«In meinem Elternhaus wurden zwei Sprachen gesprochen: Musik und Deutsch. Ich beherrschte keine der beiden. Damit fing das Problem an», macht die Autorin Maya Lasker-Wallfisch gleich zu Beginn ihres Buchs «Briefe nach Breslau» deutlich.

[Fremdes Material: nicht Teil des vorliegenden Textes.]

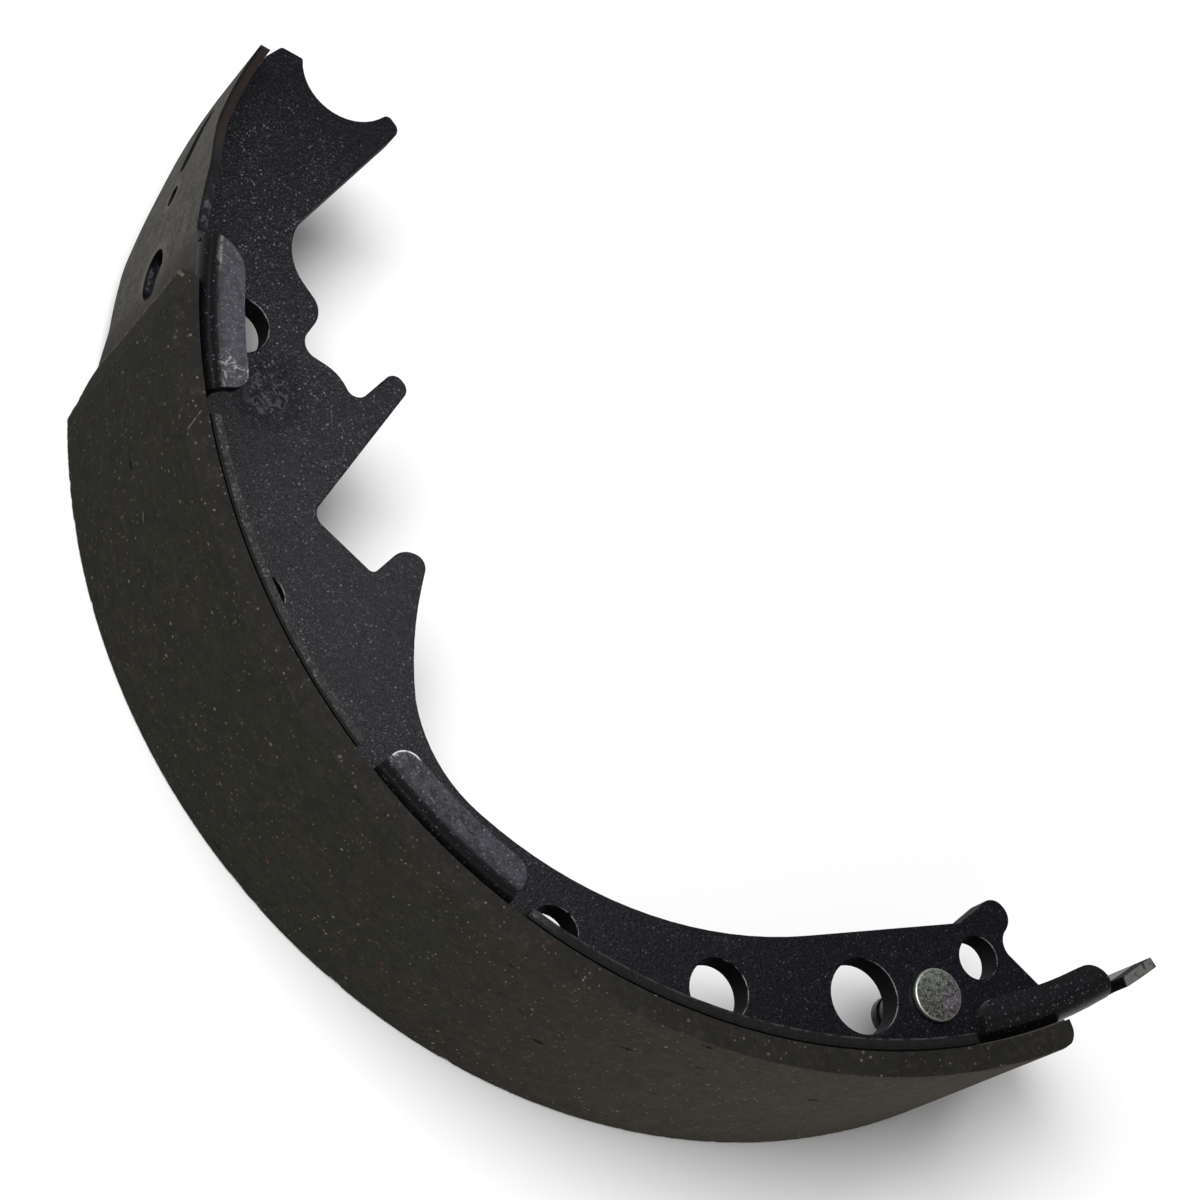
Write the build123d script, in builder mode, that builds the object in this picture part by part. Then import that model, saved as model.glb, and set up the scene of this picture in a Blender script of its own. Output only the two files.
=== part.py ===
from build123d import *
from math import cos, radians, sin
import os

# Bonded drum brake shoe, lying on the side edges of its rim and lining.
# Millimetres and degrees. The origin is on the drum's axis, in the plane the shoe rests on,
# and angles run round that axis from +X, so the middle of the arc is at 270 degrees.

# Drum and lining
drum_radius = 127.0
lining_thickness = 5.0
lining_start = 219.7
lining_full = 224.9
lining_end = 337.2
lining_feather = 0.3
lining_corner = 3.0
lining_clip_near = 10.9
lining_clip_far = 3.0
lining_clip_angle = 3.2

# Rim, the curved table that carries the lining
arc_middle = 270.0
rim_thickness = 2.0
rim_width = 55.0
rim_tip = 192.4
rim_pin_end = 348.7
rim_corner = 0.6
tongue_tip_corner = 3.0
tongue_middle = 205.0
# Side of the tongue: angle, inset from the rim's side, corner radius
tongue_side = [
    (203.4, 13.2, 10.0),
    (210.4, 5.2, 9.0),
    (216.9, 5.1, 3.0),
    (220.4, 0.0, 2.0),
]
tongue_tip_inset = 17.1

# Holes on the rim's centre line
slot_angle = 201.85
slot_length = 15.0
slot_width = 5.3
guide_hole_angle = 208.2
guide_hole_radius = 2.1
locating_hole_angle = 216.3
locating_hole_radius = 4.9

# Tabs bent in from the upper edge of the rim:
# start, end, relief before, relief after, corner radius at the start and at the end, reach.
# The first tab grows straight out of the strip, so its relief starts inside it.
tabs = [
    (218.3, 232.5, -0.5, 2.3, 7.5, 3.0, 8.1),
    (266.6, 281.9, 2.2, 1.6, 3.5, 3.5, 8.0),
    (328.5, 343.3, 1.2, 1.3, 3.5, 5.0, 7.4),
]
tab_bend = 4.0
tab_relief = 5.0
tab_relief_corner = 1.6

# Web, the flat plate that stands on the rim's centre line
web_thickness = 5.3
seat_lip_round = 0.6
finger_lip_round = 1.2
# Free edge from the pin end to the anchor end: inset from the rim, angle, corner radius.
# The first and last points lie outside the rim, which the plate is cut to.
web_edge = [
    (-2.4, 346.6, 0.0),
    (15.8, 343.3, 3.6),
    (17.5, 346.9, 3.3),
    (23.8, 346.1, 3.1),
    (22.1, 340.0, 1.9),
    (15.4, 298.4, 87.0),
    (21.0, 269.7, 30.0),
    (33.1, 258.3, 70.0),
    (45.2, 248.9, 2.6),
    (41.1, 246.5, 4.1),
    (33.4, 248.65, 1.3),
    (25.5, 240.4, 2.7),
    (48.7, 222.5, 2.2),
    (45.6, 219.9, 2.1),
    (37.7, 226.2, 2.3),
    (34.7, 222.3, 9.0),
    (26.2, 220.1, 3.2),
    (30.4, 214.7, 4.6),
    (18.4, 208.8, 11.0),
    (28.0, 186.15, 1.9),
    (14.6, 184.6, 0.0),
    (9.4, 187.4, 0.0),
    (1.0, 188.7, 1.0),
    (-2.3, 194.2, 0.0),
]
anchor_seat_inset = 13.9
anchor_seat_angle = 185.2
anchor_seat_radius = 10.1
# Holes in the web: inset from the rim, angle, radius
web_holes = [
    (11.5, 290.0, 4.75),
    (12.8, 308.2, 6.05),
    (13.4, 325.0, 7.2),
    (14.6, 340.2, 4.2),
    (14.8, 219.4, 5.5),
    (10.6, 247.7, 4.3),
]

# Pin that carries the parking lever
pin_inset = 10.8
pin_angle = 333.3
pin_radius = 3.95
pin_seat_radius = 4.2
pin_head_radius = 5.2
pin_head_height = 1.2
pin_head_round = 0.4
pin_stand_out = 11.8
pin_chamfer = 0.6
pin_groove_width = 1.3
pin_groove_depth = 0.6
pin_groove_from_end = 2.4

rim_outer = drum_radius - lining_thickness
rim_inner = rim_outer - rim_thickness
rim_middle = rim_width / 2
web_bottom = rim_middle - web_thickness / 2
web_top = rim_middle + web_thickness / 2
beyond = 5.0


def at(radius, angle):
    """Point in the drum's plane at a radius and an angle."""
    return (radius * cos(radians(angle)), radius * sin(radians(angle)))


def radial_plane(angle):
    """Plane on the drum's axis facing out along an angle: X round the rim, Y up."""
    out = (*at(1, angle), 0)
    return Plane(origin=(0, 0, rim_middle), x_dir=(*at(1, angle + 90), 0), z_dir=out)


def section_plane(angle):
    """Plane through the drum's axis at an angle: X is the radius, Y the height."""
    return Plane(origin=(0, 0, 0), x_dir=(*at(1, angle), 0), z_dir=(*at(1, angle - 90), 0))


def ring_sector(inner, outer, start, end):
    """Sketch of the area between two radii and two angles."""
    with BuildSketch() as sector:
        with BuildLine():
            far = CenterArc((0, 0), outer, start, end - start)
            near = CenterArc((0, 0), inner, start, end - start)
            Line(near @ 0, far @ 0)
            Line(near @ 1, far @ 1)
        make_face()
    return sector.sketch_local


def tab_plan(start, end, start_corner, end_corner, reach):
    """Sketch of a tab seen from above, rounded at its two free corners."""
    tab_edge = rim_outer - reach
    with BuildSketch() as plan:
        add(ring_sector(tab_edge, rim_outer, start, end))
        fillet(plan.vertices().sort_by_distance(at(tab_edge, start))[0], start_corner)
        fillet(plan.vertices().sort_by_distance(at(tab_edge, end))[0], end_corner)
    return plan.sketch_local


def along(angle, middle):
    """Distance of an angle from the middle one, seen square on to the outside of the rim."""
    return rim_outer * sin(radians(angle - middle))


# Web: one stamped plate with hooked fingers, a pin lug and a half-round anchor seat
web_points = [at(rim_inner - inset, angle) for inset, angle, corner in web_edge]
web_corners = [corner for inset, angle, corner in web_edge[1:-1]]
pin_place = at(rim_inner - pin_inset, pin_angle)
with BuildPart() as web:
    with BuildSketch(Plane.XY.offset(web_bottom)):
        with BuildLine():
            FilletPolyline(*web_points, radius=web_corners)
            ThreePointArc(web_points[-1], at(rim_outer, arc_middle), web_points[0])
        make_face()
        seat = at(rim_inner - anchor_seat_inset, anchor_seat_angle)
        with Locations(seat):
            Circle(anchor_seat_radius, mode=Mode.SUBTRACT)
    extrude(amount=web_thickness)
    finger_lip, seat_lip = web.edges().filter_by(Axis.Z).sort_by_distance(seat)[:2].sort_by_distance((0, 0))
    fillet(finger_lip, finger_lip_round)
    fillet(seat_lip, seat_lip_round)
    for inset, angle, radius in web_holes:
        with Locations(at(rim_inner - inset, angle)):
            Hole(radius)
    with Locations(pin_place):
        Hole(pin_seat_radius)
    with BuildSketch(Plane.XY.offset(web_bottom)):
        Circle(rim_inner)
    extrude(amount=web_thickness, mode=Mode.INTERSECT)
web.part.label = "web"

# Tabs: short flanges turned in over a bend, with rounded corners
with BuildPart() as tab_bends:
    for start, end, *rest, reach in tabs:
        with BuildSketch(section_plane(start)):
            with BuildLine():
                FilletPolyline(
                    (rim_outer, rim_width - tab_relief),
                    (rim_outer, rim_width),
                    (rim_outer - reach, rim_width),
                    (rim_outer - reach, rim_width - rim_thickness),
                    (rim_inner, rim_width - rim_thickness),
                    (rim_inner, rim_width - tab_relief),
                    radius=[0, tab_bend, 0, 0, tab_bend - rim_thickness, 0],
                    close=True,
                )
            make_face()
        revolve(axis=Axis.Z, revolution_arc=end - start)
    with BuildSketch(Plane.XY.offset(rim_width - tab_relief)):
        for start, end, before, after, *plan_sizes in tabs:
            add(tab_plan(start, end, *plan_sizes))
    extrude(amount=tab_relief, mode=Mode.INTERSECT)

# Rim: a curved strip with a tongue at the anchor end and three tabs bent in from one side
with BuildPart() as rim:
    with BuildSketch():
        add(ring_sector(rim_inner, rim_outer, rim_tip, rim_pin_end))
    extrude(amount=rim_width)
    pin_end_face = rim.faces().sort_by(Axis.X)[-1]
    fillet(pin_end_face.edges().sort_by(SortBy.LENGTH)[:2], rim_corner)

    # The tongue is what is left between two mirrored cuts
    with BuildSketch(radial_plane(tongue_middle)):
        side_points = [
            (along(angle, tongue_middle), rim_middle - inset) for angle, inset, corner in tongue_side
        ]
        tip = along(rim_tip, tongue_middle)
        full = side_points[-1][0]
        with Locations((full, 0)):
            Rectangle(rim_outer, rim_width + beyond, align=(Align.MAX, Align.CENTER))
        with BuildLine():
            side = FilletPolyline(
                (tip, 0),
                (tip, rim_middle - tongue_tip_inset),
                *side_points,
                radius=[tongue_tip_corner] + [corner for angle, inset, corner in tongue_side[:-1]],
            )
            mirror(side, about=Plane.XZ)
            Line((full, rim_middle), (full, -rim_middle))
        make_face(mode=Mode.SUBTRACT)
    extrude(amount=rim_outer + beyond, mode=Mode.SUBTRACT)

    with BuildSketch(radial_plane(slot_angle)):
        SlotOverall(slot_length, slot_width)
    extrude(amount=rim_outer + beyond, mode=Mode.SUBTRACT)
    with BuildSketch(radial_plane(guide_hole_angle)):
        Circle(guide_hole_radius)
    extrude(amount=rim_outer + beyond, mode=Mode.SUBTRACT)
    with BuildSketch(radial_plane(locating_hole_angle)):
        Circle(locating_hole_radius)
    extrude(amount=rim_outer + beyond, mode=Mode.SUBTRACT)

    # Reliefs beside and under the tabs, then the tabs themselves
    for start, end, before, after, *rest in tabs:
        middle = (start + end) / 2
        left = along(start - before, middle)
        right = along(end + after, middle)
        with BuildSketch(radial_plane(middle)):
            with BuildLine():
                FilletPolyline(
                    (left, rim_middle + beyond),
                    (left, rim_middle - tab_relief),
                    (right, rim_middle - tab_relief),
                    (right, rim_middle + beyond),
                    radius=[0, tab_relief_corner, tab_relief_corner, 0],
                    close=True,
                )
            make_face()
        extrude(amount=rim_outer + beyond, mode=Mode.SUBTRACT)
    add(tab_bends.part)
rim.part.label = "rim"

# Lining: friction material bonded to the rim, ramped down at its anchor end
with BuildPart() as lining:
    with BuildSketch():
        with BuildLine():
            back = CenterArc((0, 0), rim_outer, lining_start, lining_end - lining_start)
            face = CenterArc((0, 0), drum_radius, lining_full, lining_end - lining_full)
            feather = Line(back @ 0, at(rim_outer + lining_feather, lining_start))
            Line(feather @ 1, face @ 0)
            Line(back @ 1, face @ 1)
        make_face()
    extrude(amount=rim_width)
    fillet(lining.edges().filter_by(Axis.Z).sort_by(Axis.X)[-1], lining_corner)
    # Both corners of the thin end are clipped, the upper one further
    with BuildSketch(radial_plane(lining_start)):
        clip_length = along(lining_start + lining_clip_angle, lining_start)
        for clip, up in ((lining_clip_near, 1), (lining_clip_far, -1)):
            with BuildLine():
                Polyline(
                    (0, up * (rim_middle - clip)),
                    (clip_length * clip / lining_clip_near, up * rim_middle),
                    (clip_length, up * (rim_middle + beyond)),
                    (-beyond, up * (rim_middle + beyond)),
                    (-beyond, up * (rim_middle - clip)),
                    close=True,
                )
            make_face()
    extrude(amount=drum_radius + beyond, mode=Mode.SUBTRACT)
lining.part.label = "lining"

# Lever pin: headed pin pressed into the web, with a clip groove near its free end
pin_x, pin_y = pin_place
pin_end = web_bottom - pin_stand_out
groove_low = pin_end + pin_groove_from_end
groove_high = groove_low + pin_groove_width
with BuildPart() as lever_pin:
    with BuildSketch(Plane.XZ.offset(-pin_y)):
        with BuildLine():
            Polyline(
                (pin_x, pin_end),
                (pin_x + pin_radius - pin_chamfer, pin_end),
                (pin_x + pin_radius, pin_end + pin_chamfer),
                (pin_x + pin_radius, groove_low),
                (pin_x + pin_radius - pin_groove_depth, groove_low),
                (pin_x + pin_radius - pin_groove_depth, groove_high),
                (pin_x + pin_radius, groove_high),
                (pin_x + pin_radius, web_bottom),
                (pin_x + pin_seat_radius, web_bottom),
                (pin_x + pin_seat_radius, web_top),
                (pin_x + pin_head_radius, web_top),
                (pin_x + pin_head_radius, web_top + pin_head_height),
                (pin_x, web_top + pin_head_height),
                close=True,
            )
        make_face()
    revolve(axis=Axis((pin_x, pin_y, 0), (0, 0, 1)))
    fillet(lever_pin.edges().filter_by(GeomType.CIRCLE).sort_by(Axis.Z)[-1], pin_head_round)
lever_pin.part.label = "lever_pin"

os.makedirs("parts", exist_ok=True)
for piece in (web, rim, lining, lever_pin):
    export_step(piece.part, f"parts/{piece.part.label}.step")
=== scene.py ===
from math import radians

import bmesh
import bpy
import numpy as np
from mathutils import Matrix, Vector


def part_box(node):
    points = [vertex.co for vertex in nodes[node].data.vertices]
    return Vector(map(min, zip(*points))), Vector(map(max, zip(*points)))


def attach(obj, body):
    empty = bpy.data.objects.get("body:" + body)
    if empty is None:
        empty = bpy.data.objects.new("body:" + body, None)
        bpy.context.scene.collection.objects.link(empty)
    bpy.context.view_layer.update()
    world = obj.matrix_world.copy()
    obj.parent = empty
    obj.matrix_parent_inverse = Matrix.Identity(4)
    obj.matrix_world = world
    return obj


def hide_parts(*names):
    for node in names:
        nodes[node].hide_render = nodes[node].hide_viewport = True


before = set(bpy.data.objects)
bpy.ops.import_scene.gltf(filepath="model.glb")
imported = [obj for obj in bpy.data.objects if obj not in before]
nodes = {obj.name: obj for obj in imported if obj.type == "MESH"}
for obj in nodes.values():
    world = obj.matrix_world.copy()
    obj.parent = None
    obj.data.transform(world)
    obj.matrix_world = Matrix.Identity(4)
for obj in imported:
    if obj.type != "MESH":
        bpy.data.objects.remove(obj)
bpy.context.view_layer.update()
webLow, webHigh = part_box("web")
pinLow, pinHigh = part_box("lever_pin")
pinMiddle = (pinLow + pinHigh) / 2
mm = 0.001
print("frame loaded")

# The drum's axis is the frame's Z axis, so every radius and angle is measured round it.
# Angles are the CAD's, in degrees. The scale of a pattern is in waves or cells per metre.
rim = {
    "outer": 122.0 * mm,
    "inner": 120.0 * mm,
    "width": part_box("rim")[1].z,
    "arcMiddle": 270.0,
}


def fromMiddle(degrees):  # the shaders' angle is 0 at the middle of the arc
    return radians(degrees - rim["arcMiddle"])


def polarPoint(radius, degrees, height):
    turn = radians(degrees)
    return (radius * np.cos(turn), radius * np.sin(turn), height)


def flat(colour, value=1.0):
    return tuple(part * value for part in colour) + (1.0,)


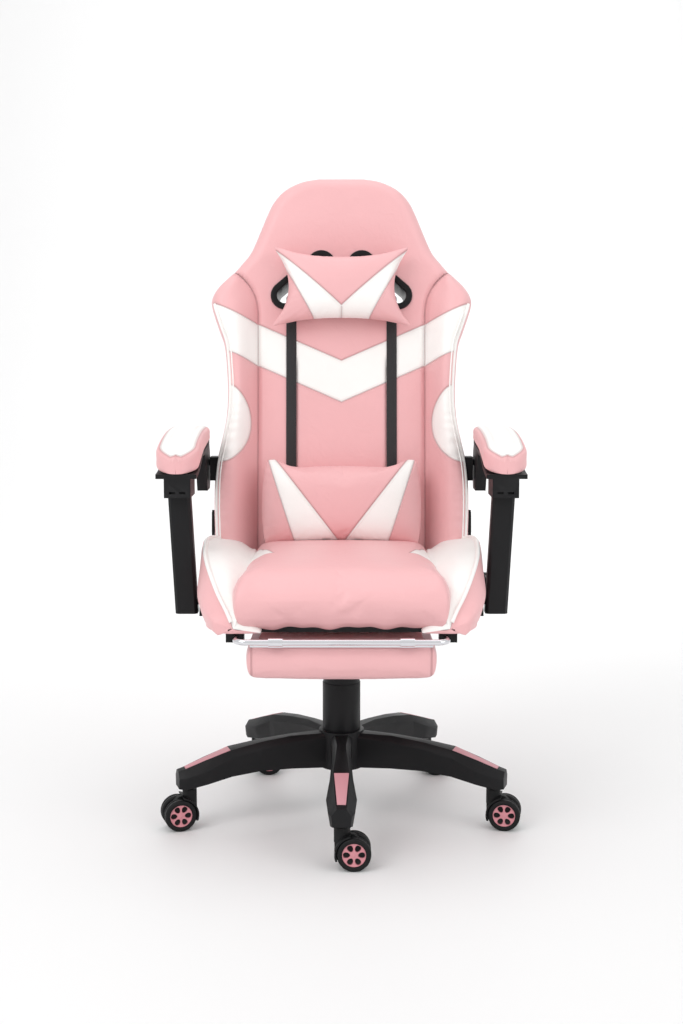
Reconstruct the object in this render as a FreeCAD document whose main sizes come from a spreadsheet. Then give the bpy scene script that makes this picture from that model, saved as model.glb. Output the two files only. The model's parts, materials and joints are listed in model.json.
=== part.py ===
"""Swivel gaming chair with a reclining back, linked armrests and a pull-out footrest.

The model is in millimetres, +Z up, with the front of the seat facing -Y. The origin lies on
the floor, on the axis of the gas column. "Left" is the -X side, as seen from the front.
Every driving dimension is a cell of the spreadsheet P, and the sizes of the sub-parts are
expressions of those cells.
"""
import FreeCAD, Part
import math
import os
import re
import Sketcher

V = FreeCAD.Vector
X_AXIS = V(1, 0, 0)
Y_AXIS = V(0, 1, 0)
Z_AXIS = V(0, 0, 1)
SIDES = {"left": -1, "right": 1}

# ---------------------------------------------------------------- driving dimensions, in mm
DIMENSIONS = {
    # casters
    "wheel_dia": 58, "wheel_wid": 18, "wheel_gap": 12, "caster_trail": 21, "swivel_reach": 291,
    "axle_dia": 6, "stem_dia": 11, "hub_dia": 41, "hub_depth": 5, "fender_clear": 1.2,
    # five-leg base
    "hub_out_dia": 84, "hub_top": 160, "hub_low": 90, "tip_top": 111, "tip_low": 75,
    "inlay_from": 217, "inlay_to": 300, "inlay_wid_a": 26, "inlay_wid_b": 15, "inlay_thick": 3,
    # gas column
    "tube_dia": 50, "tube_top": 286, "tube_low": 91, "piston_dia": 28, "piston_low": 140,
    "piston_top": 349, "rod_dia": 10, "valve_dia": 8, "sleeve_dia": 70.4, "sleeve_wall": 1.0,
    "sleeve_gap": 0.3, "lift_travel": 80,
    # tilt mechanism
    "box_wid": 108, "box_low": 334, "box_top": 376, "box_front": -84, "box_back": 62,
    "pivot_y": -38, "pivot_z": 350, "pin_dia": 10, "plate_top": 393, "plate_thick": 3,
    "plate_wid": 240, "plate_deep": 196, "knob_y": -64,
    # height lever
    "lever_dia": 8, "fulcrum_x": -52.5, "lever_z": 359, "paddle_x": -196,
    # seat
    "rail_wid": 22, "rail_high": 22, "rail_x": 205, "seat_low": 398, "seat_top": 492,
    "seat_front": -262, "seat_back": 158, "seat_half": 252, "seat_front_half": 184,
    "bolster_top": 511, "board_thick": 8,
    # footrest
    "rest_rod_dia": 10, "rest_rod_x": 178, "rest_rod_z": 384, "rest_rod_front": -278,
    "rest_rod_back": 186, "rest_wid": 324, "rest_deep": 168, "rest_top": 378, "rest_low": 316,
    "rest_board": 6,
    # recline hinge and backrest
    "hinge_y": 192, "hinge_z": 428, "lean": 9.1, "back_high": 783, "back_half": 251,
    "wing_half": 260, "waist_half": 225, "back_front": -28, "back_rear": 45,
    "back_bolster": 55, "frame_dia": 20, "slot_r": 21, "bezel_r": 26, "strap_wid": 20,
    "strap_thick": 2, "plate_x": 262,
    # pillows
    "head_wid": 262, "head_high": 150, "head_deep": 86, "lumbar_wid": 304,
    "lumbar_high": 160, "lumbar_deep": 96,
    # armrests
    "arm_x": 292, "arm_wid": 76, "arm_front": -108, "arm_back": 152, "post_wid": 40,
    "post_deep": 32, "link_dy": -5, "link_dz": 216, "post_y": -58, "post_z": 412,
    "hood_wall": 3, "hood_front": 43, "hood_rear": 33, "hood_low": 606,
}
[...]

Maya Lasker-Wallfisch wird 1958 in London geboren, wo sich ihre Eltern nach dem Krieg niederlassen. Beide sind Berufsmusiker. Beide stammen aus jüdisch-deutschen Familien in Breslau. Über Letzteres wird allerdings genauso wenig gesprochen wie über die traumatischen Erlebnisse von Mayas Mutter Anita während des Zweiten Weltkriegs. Diese ist 16 Jahre alt, als ihre Eltern 1942 deportiert und von den Nazis ermordet werden. Auch Anita und ihre Schwester Renate kamen später nach Auschwitz. Weil Anita Cello spielen kann, entgeht sie aber dem Tod und wird ins Mädchenorchester aufgenommen. Ihre Schwester überlebt ebenfalls. Später wird die Cellistin Anita Lasker-Wallfisch das renommierte English Chamber Orchestra mitbegründen.
«Meine Mutter hatte, um zu überleben, auf eine normale Gefühlswelt verzichtet», schreibt die Autorin in ihrem Buch. «Da die Musik ihr höchstwahrscheinlich das Leben gerettet hatte, wurde sie ihre grosse Liebe», folgert sie heute. Als Kind leidet Maya darunter, dass ihre Mutter beruflich höchst engagiert ist und oft wochen-, manchmal gar monatelang auf Tournee ist. Aber nicht nur das: Die Normalität, mit der die Familie durchs Leben geht, trügt. Zu viel Unausgesprochenes, Traumatisches verbirgt sich hinter der Fassade. Die schwere Vergangenheit der Mutter, aber auch der Tod der Grosseltern werden in der Familie nie zum Thema.
Ihr Zuhause damals habe sie als «Landschaft des unsichtbaren Todes» wahrgenommen, erzählt Maya Lasker-Wallfisch in einem Interview mit dem Radiosender DLF. Die sensible Maya verliert zunehmend den Boden unter den Füssen. Sie schmeisst die Schule hin, wird drogenabhängig und stürzt ab. Viele Entzüge und Therapien später kriegt sie ihr Leben wieder in den Griff und beschäftigt sich heute als Psychotherapeutin mit der unbewussten Weitergabe von Traumata an Kinder und Kindeskinder, der sogenannten transgenerationalen Weitergabe.
Ihr Buch «Briefe nach Breslau» ist eine eindrückliche Aufarbeitung ihres Familientraumas. In elf fiktiven Briefen berichtet sie ihren Grosseltern, was mit ihrer Mutter und deren Schwester passiert ist. Sie erzählt gleichzeitig aber auch ihre leidvolle Geschichte. Mit den Briefen habe sie den Grosseltern einen Ort der Ewigkeit gegeben, sagt Lasker-Wallfisch gegenüber DLF. Und dabei habe sie auch sich selbst gefunden.
Buch
Maya Lasker-Wallfisch
Briefe nach Breslau
Aus dem Englischen von Marieke Heimburger
(Insel Verlag 2020)
Die Erinnerungen der Mutter
Anita Lasker-Wallfisch, die Mutter der Autorin Maya Lasker-Wallfisch, hat ihre Lebenserinnerungen Jahrzehnte nach dem Überleben des Holocaust für ihre Nachkommen in einem Buch festgehalten. Ein eindrückliches Zeitdokument, dessen Lektüre sich ebenfalls lohnt.